* _MATERIAL_:
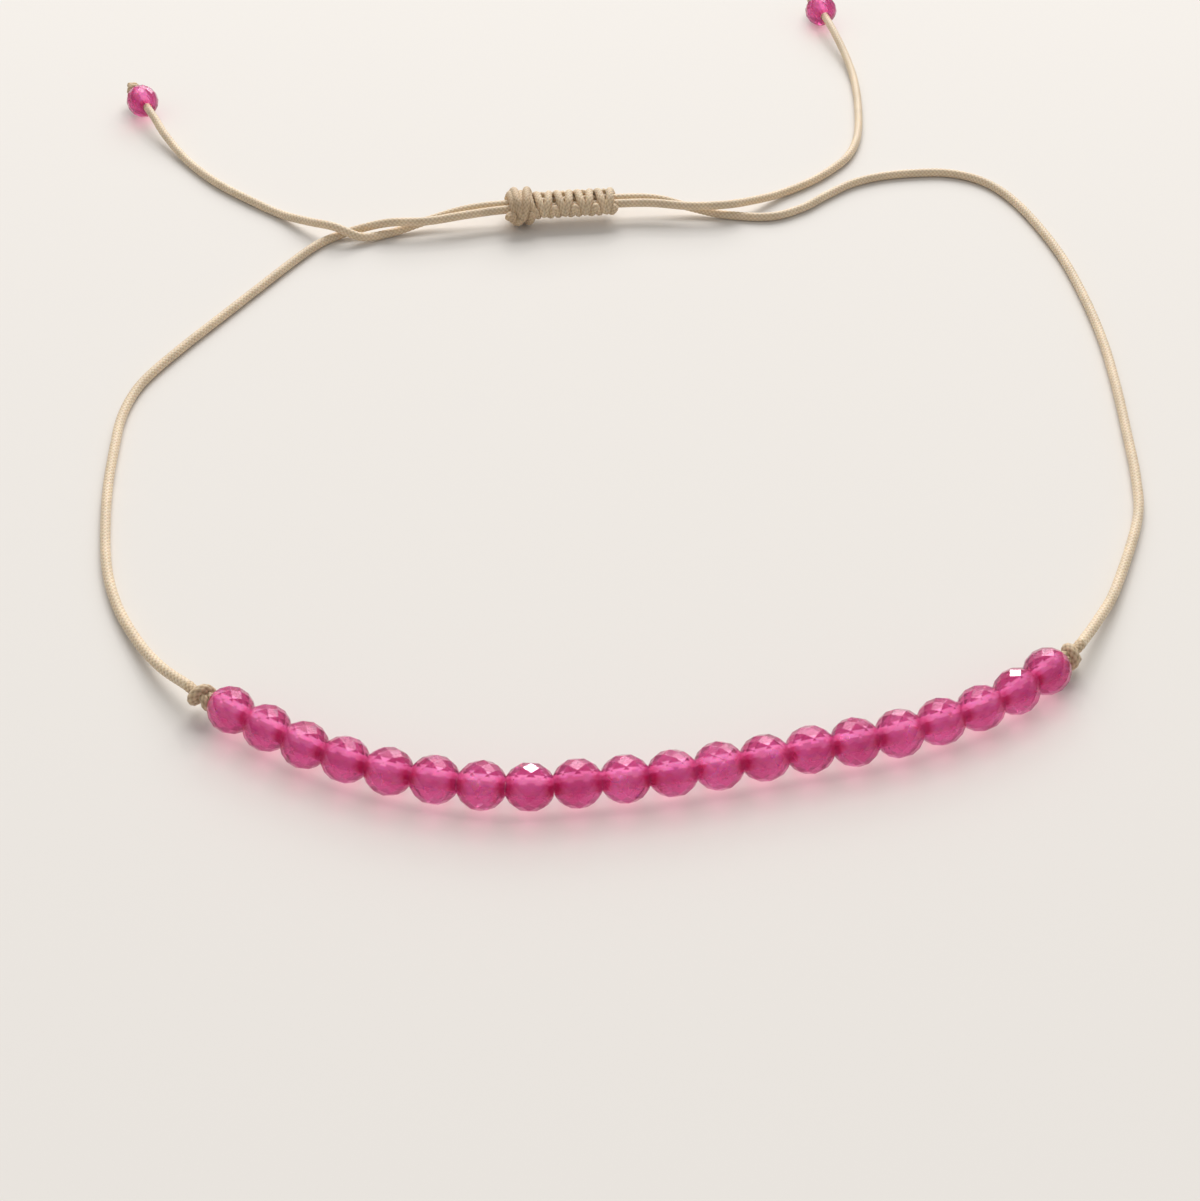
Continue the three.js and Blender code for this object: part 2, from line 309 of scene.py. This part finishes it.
def braided_tube(line, radius, cap=0.0, relief=RELIEF):
    """A tube along a line: point = line + r (cos(angle) side + sin(angle) up), where r is the
    radius, less the relief where the braid is low. The radius is one number, or one for each
    point of the line. Stations are at most one LAY / SIDES apart. cap rounds both ends over that
    length, and a point closes each. Returns the points, faces, corner UVs (share of a turn,
    lays along) and heights."""
    along = distances(line)
    count = int(np.ceil(along[-1] / (LAY / SIDES))) + 1
    where = np.linspace(0, along[-1], count)
    centres = at_distances(line, where)
    side, up = carried_frame(centres)
    turn = np.arange(SIDES) / SIDES
    height = braid_height(turn[None, :], where[:, None] / LAY)
    thick = np.interp(where, along, np.broadcast_to(radius, len(line)))[:, None]
    r = thick * (1 - relief * (1 - height))
    if cap:
        inward = np.clip(1 - np.minimum(where, along[-1] - where) / cap, 0, 1)
        r = r * np.sqrt(np.clip(1 - BLUNT * inward**2, 0, 1))[:, None]
    angle = 2 * np.pi * turn[None, :, None]
    ring = np.cos(angle) * side[:, None] + np.sin(angle) * up[:, None]
    skin = (centres[:, None] + r[:, :, None] * ring).reshape(-1, 3)
    points = np.vstack([skin, centres[0], centres[-1]])
    k, j = (x.ravel() for x in np.meshgrid(np.arange(count - 1), np.arange(SIDES), indexing="ij"))
    n = (j + 1) % SIDES
    quads = np.stack([k * SIDES + j, k * SIDES + n, (k + 1) * SIDES + n, (k + 1) * SIDES + j], 1)
    rim = np.arange(SIDES)
    after = (rim + 1) % SIDES
    first, last = np.full(SIDES, count * SIDES), np.full(SIDES, count * SIDES + 1)
    start = np.stack([first, after, rim], 1)
    finish = np.stack([last, (count - 1) * SIDES + rim, (count - 1) * SIDES + after], 1)
    faces = quads.tolist() + start.tolist() + finish.tolist()
    across = np.stack([j, j + 1, j + 1, j], 1) / SIDES
    down = np.stack([where[k], where[k], where[k + 1], where[k + 1]], 1) / LAY
    uv = np.stack([across, down], 2).reshape(-1, 2)
    ends = np.zeros((6 * SIDES, 2))  # three corners for each triangle that closes an end
    heights = np.concatenate([height.ravel(), [0.5, 0.5]])
    return points, faces, np.vstack([uv, ends]), heights


print("one lay:", SIDES, "rings of", SIDES, "points, a ring each", round(LAY / SIDES / MM, 3), "mm")

# %% [markdown]
# ## The two cords
# Each side's cord leaves its stopper knot beside the bead row, drops to the surface, goes
# round the wrist, crosses the other, runs through the sliding knot and ends in a tail. It
# could be draped by simulation, but the photograph shows the whole route, so its points are
# listed, the same ones that the solids follow.

# %% The cords' routes, in millimetres
ROUTES = {
    "left": [
        (-19.3, -17.22, 0.92),
        (-20.8, -15.7, 0.62),
        (-22.2, -13.75, 0.36),
        (-23.55, -11.3, 0.25),
        (-24.5, -8.7, 0.25),
        (-25.15, -5.6, 0.25),
        (-25.6, -2.5, 0.25),
        (-25.85, 0.6, 0.25),
        (-25.95, 3.0, 0.25),
        (-25.7, 5.1, 0.25),
        (-25.1, 6.9, 0.25),
        (-23.7, 9.6, 0.25),
        (-22.1, 12.4, 0.25),
        (-20.5, 15.2, 0.25),
        (-19.0, 17.8, 0.25),
        (-17.9, 19.5, 0.25),
        (-16.9, 20.5, 0.25),
        (-15.4, 21.1, 0.45),
        (-13.7, 20.95, 0.92),
        (-11.6, 21.1, 0.92),
        (-9.4, 21.65, 1.0),
        (-7.23, 22.13, 1.05),
        (-4.02, 22.49, 1.05),
        (-0.81, 22.84, 1.05),
        (1.3, 22.95, 1.03),
        (3.5, 22.75, 0.95),
        (5.6, 22.95, 0.92),
        (7.3, 24.0, 0.6),
        (8.9, 25.25, 0.3),
        (10.6, 26.55, 0.25),
        (12.1, 28.05, 0.25),
        (13.4, 29.9, 0.25),
        (14.2, 32.4, 0.25),
        (14.6, 36.0, 0.25),
        (14.7, 39.7, 0.28),
        (14.4, 42.8, 0.5),
        (13.8, 45.7, 0.9),
        (13.3, 48.0, 1.02),
        (13.0, 49.45, 1.02),
    ],
    "right": [
        (19.33, -14.6, 0.92),
        (20.5, -12.7, 0.62),
        (21.85, -10.2, 0.36),
        (23.85, -5.2, 0.25),
        (24.45, -2.0, 0.25),
        (24.75, 1.8, 0.25),
        (25.0, 5.8, 0.25),
        (25.1, 9.8, 0.25),
        (24.9, 14.0, 0.25),
        (24.35, 18.5, 0.25),
        (23.3, 22.7, 0.25),
        (22.2, 25.4, 0.25),
        (20.9, 27.0, 0.25),
        (19.1, 27.8, 0.25),
        (16.9, 27.75, 0.25),
        (15.0, 27.35, 0.25),
        (13.3, 26.55, 0.25),
        (11.7, 25.2, 0.25),
        (10.1, 23.7, 0.25),
        (8.2, 22.75, 0.25),
        (5.6, 22.95, 0.25),
        (3.7, 23.4, 0.45),
        (1.5, 23.65, 0.92),
        (-0.88, 23.46, 1.05),
        (-4.09, 23.11, 1.05),
        (-7.3, 22.75, 1.05),
        (-9.5, 22.4, 0.92),
        (-11.7, 21.85, 0.5),
        (-13.7, 20.95, 0.25),
        (-15.3, 20.25, 0.4),
        (-16.9, 20.5, 0.92),
        (-18.6, 21.65, 0.6),
        (-20.3, 23.0, 0.27),
        (-22.4, 24.7, 0.25),
        (-24.6, 26.7, 0.25),
        (-26.7, 29.25, 0.27),
        (-28.4, 31.85, 0.55),
        (-29.4, 33.65, 0.9),
        (-30.2, 35.1, 1.02),
        (-30.9, 36.4, 1.02),
    ],
}
OTHER = {"left": "right", "right": "left"}  # a cord's tail ends on the other side
CORD_RADIUS = 0.25 * MM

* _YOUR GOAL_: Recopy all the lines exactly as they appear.

* _SOLUTION_:
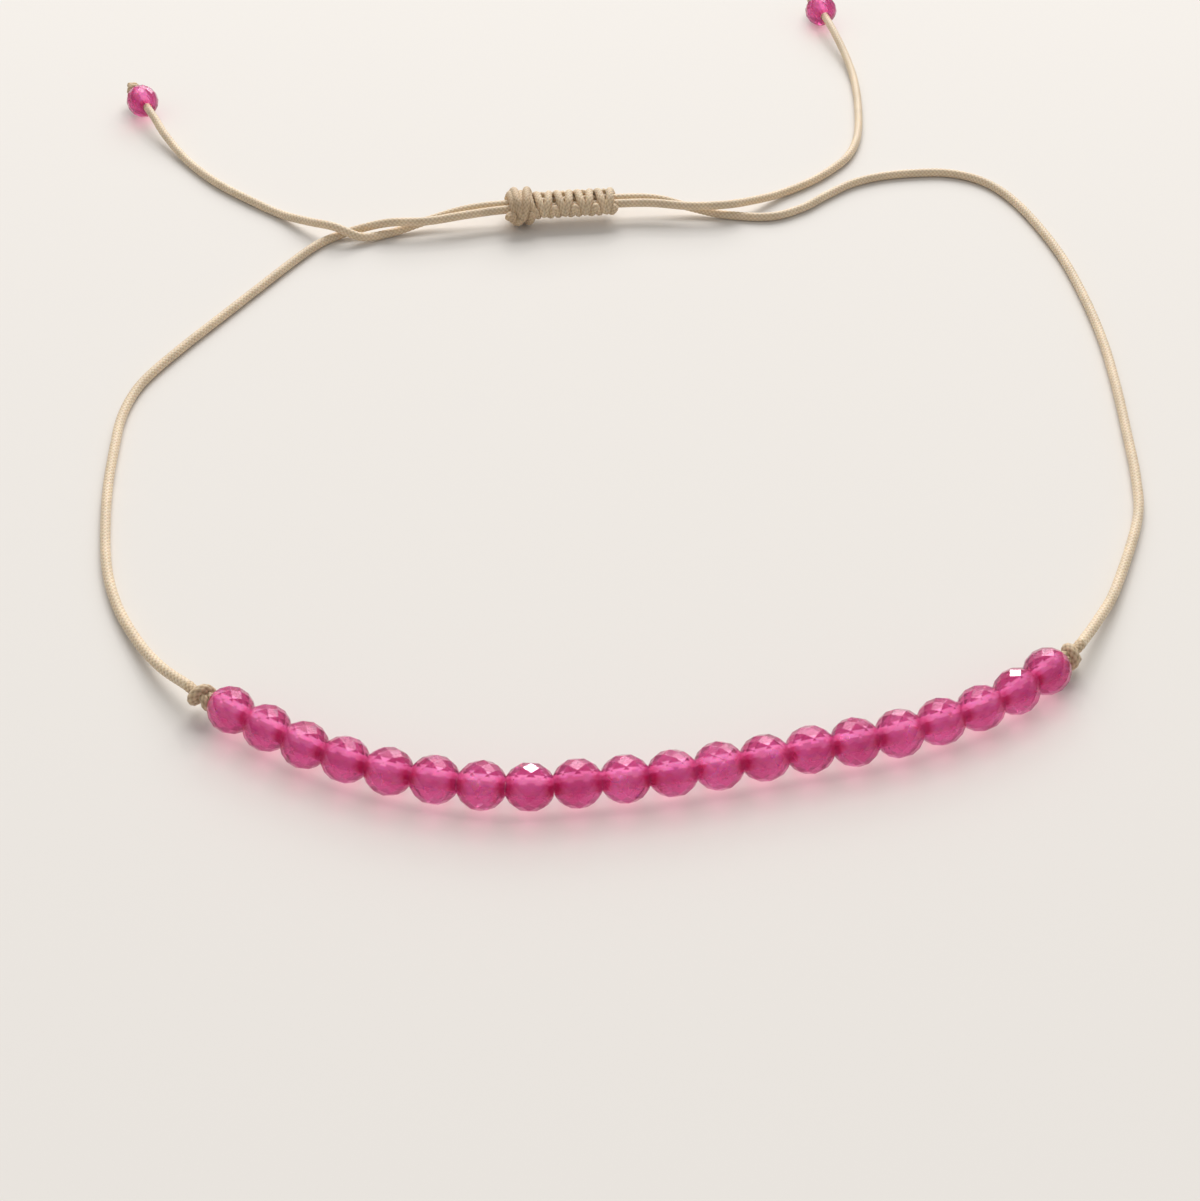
Continue the three.js and Blender code for this object: part 2, from line 309 of scene.py. This part finishes it.
def braided_tube(line, radius, cap=0.0, relief=RELIEF):
    """A tube along a line: point = line + r (cos(angle) side + sin(angle) up), where r is the
    radius, less the relief where the braid is low. The radius is one number, or one for each
    point of the line. Stations are at most one LAY / SIDES apart. cap rounds both ends over that
    length, and a point closes each. Returns the points, faces, corner UVs (share of a turn,
    lays along) and heights."""
    along = distances(line)
    count = int(np.ceil(along[-1] / (LAY / SIDES))) + 1
    where = np.linspace(0, along[-1], count)
    centres = at_distances(line, where)
    side, up = carried_frame(centres)
    turn = np.arange(SIDES) / SIDES
    height = braid_height(turn[None, :], where[:, None] / LAY)
    thick = np.interp(where, along, np.broadcast_to(radius, len(line)))[:, None]
    r = thick * (1 - relief * (1 - height))
    if cap:
        inward = np.clip(1 - np.minimum(where, along[-1] - where) / cap, 0, 1)
        r = r * np.sqrt(np.clip(1 - BLUNT * inward**2, 0, 1))[:, None]
    angle = 2 * np.pi * turn[None, :, None]
    ring = np.cos(angle) * side[:, None] + np.sin(angle) * up[:, None]
    skin = (centres[:, None] + r[:, :, None] * ring).reshape(-1, 3)
    points = np.vstack([skin, centres[0], centres[-1]])
    k, j = (x.ravel() for x in np.meshgrid(np.arange(count - 1), np.arange(SIDES), indexing="ij"))
    n = (j + 1) % SIDES
    quads = np.stack([k * SIDES + j, k * SIDES + n, (k + 1) * SIDES + n, (k + 1) * SIDES + j], 1)
    rim = np.arange(SIDES)
    after = (rim + 1) % SIDES
    first, last = np.full(SIDES, count * SIDES), np.full(SIDES, count * SIDES + 1)
    start = np.stack([first, after, rim], 1)
    finish = np.stack([last, (count - 1) * SIDES + rim, (count - 1) * SIDES + after], 1)
    faces = quads.tolist() + start.tolist() + finish.tolist()
    across = np.stack([j, j + 1, j + 1, j], 1) / SIDES
    down = np.stack([where[k], where[k], where[k + 1], where[k + 1]], 1) / LAY
    uv = np.stack([across, down], 2).reshape(-1, 2)
    ends = np.zeros((6 * SIDES, 2))  # three corners for each triangle that closes an end
    heights = np.concatenate([height.ravel(), [0.5, 0.5]])
    return points, faces, np.vstack([uv, ends]), heights


print("one lay:", SIDES, "rings of", SIDES, "points, a ring each", round(LAY / SIDES / MM, 3), "mm")

# %% [markdown]
# ## The two cords
# Each side's cord leaves its stopper knot beside the bead row, drops to the surface, goes
# round the wrist, crosses the other, runs through the sliding knot and ends in a tail. It
# could be draped by simulation, but the photograph shows the whole route, so its points are
# listed, the same ones that the solids follow.

# %% The cords' routes, in millimetres
ROUTES = {
    "left": [
        (-19.3, -17.22, 0.92),
        (-20.8, -15.7, 0.62),
        (-22.2, -13.75, 0.36),
        (-23.55, -11.3, 0.25),
        (-24.5, -8.7, 0.25),
        (-25.15, -5.6, 0.25),
        (-25.6, -2.5, 0.25),
        (-25.85, 0.6, 0.25),
        (-25.95, 3.0, 0.25),
        (-25.7, 5.1, 0.25),
        (-25.1, 6.9, 0.25),
        (-23.7, 9.6, 0.25),
        (-22.1, 12.4, 0.25),
        (-20.5, 15.2, 0.25),
        (-19.0, 17.8, 0.25),
        (-17.9, 19.5, 0.25),
        (-16.9, 20.5, 0.25),
        (-15.4, 21.1, 0.45),
        (-13.7, 20.95, 0.92),
        (-11.6, 21.1, 0.92),
        (-9.4, 21.65, 1.0),
        (-7.23, 22.13, 1.05),
        (-4.02, 22.49, 1.05),
        (-0.81, 22.84, 1.05),
        (1.3, 22.95, 1.03),
        (3.5, 22.75, 0.95),
        (5.6, 22.95, 0.92),
        (7.3, 24.0, 0.6),
        (8.9, 25.25, 0.3),
        (10.6, 26.55, 0.25),
        (12.1, 28.05, 0.25),
        (13.4, 29.9, 0.25),
        (14.2, 32.4, 0.25),
        (14.6, 36.0, 0.25),
        (14.7, 39.7, 0.28),
        (14.4, 42.8, 0.5),
        (13.8, 45.7, 0.9),
        (13.3, 48.0, 1.02),
        (13.0, 49.45, 1.02),
    ],
    "right": [
        (19.33, -14.6, 0.92),
        (20.5, -12.7, 0.62),
        (21.85, -10.2, 0.36),
        (23.85, -5.2, 0.25),
        (24.45, -2.0, 0.25),
        (24.75, 1.8, 0.25),
        (25.0, 5.8, 0.25),
        (25.1, 9.8, 0.25),
        (24.9, 14.0, 0.25),
        (24.35, 18.5, 0.25),
        (23.3, 22.7, 0.25),
        (22.2, 25.4, 0.25),
        (20.9, 27.0, 0.25),
        (19.1, 27.8, 0.25),
        (16.9, 27.75, 0.25),
        (15.0, 27.35, 0.25),
        (13.3, 26.55, 0.25),
        (11.7, 25.2, 0.25),
        (10.1, 23.7, 0.25),
        (8.2, 22.75, 0.25),
        (5.6, 22.95, 0.25),
        (3.7, 23.4, 0.45),
        (1.5, 23.65, 0.92),
        (-0.88, 23.46, 1.05),
        (-4.09, 23.11, 1.05),
        (-7.3, 22.75, 1.05),
        (-9.5, 22.4, 0.92),
        (-11.7, 21.85, 0.5),
        (-13.7, 20.95, 0.25),
        (-15.3, 20.25, 0.4),
        (-16.9, 20.5, 0.92),
        (-18.6, 21.65, 0.6),
        (-20.3, 23.0, 0.27),
        (-22.4, 24.7, 0.25),
        (-24.6, 26.7, 0.25),
        (-26.7, 29.25, 0.27),
        (-28.4, 31.85, 0.55),
        (-29.4, 33.65, 0.9),
        (-30.2, 35.1, 1.02),
        (-30.9, 36.4, 1.02),
    ],
}
OTHER = {"left": "right", "right": "left"}  # a cord's tail ends on the other side
CORD_RADIUS = 0.25 * MM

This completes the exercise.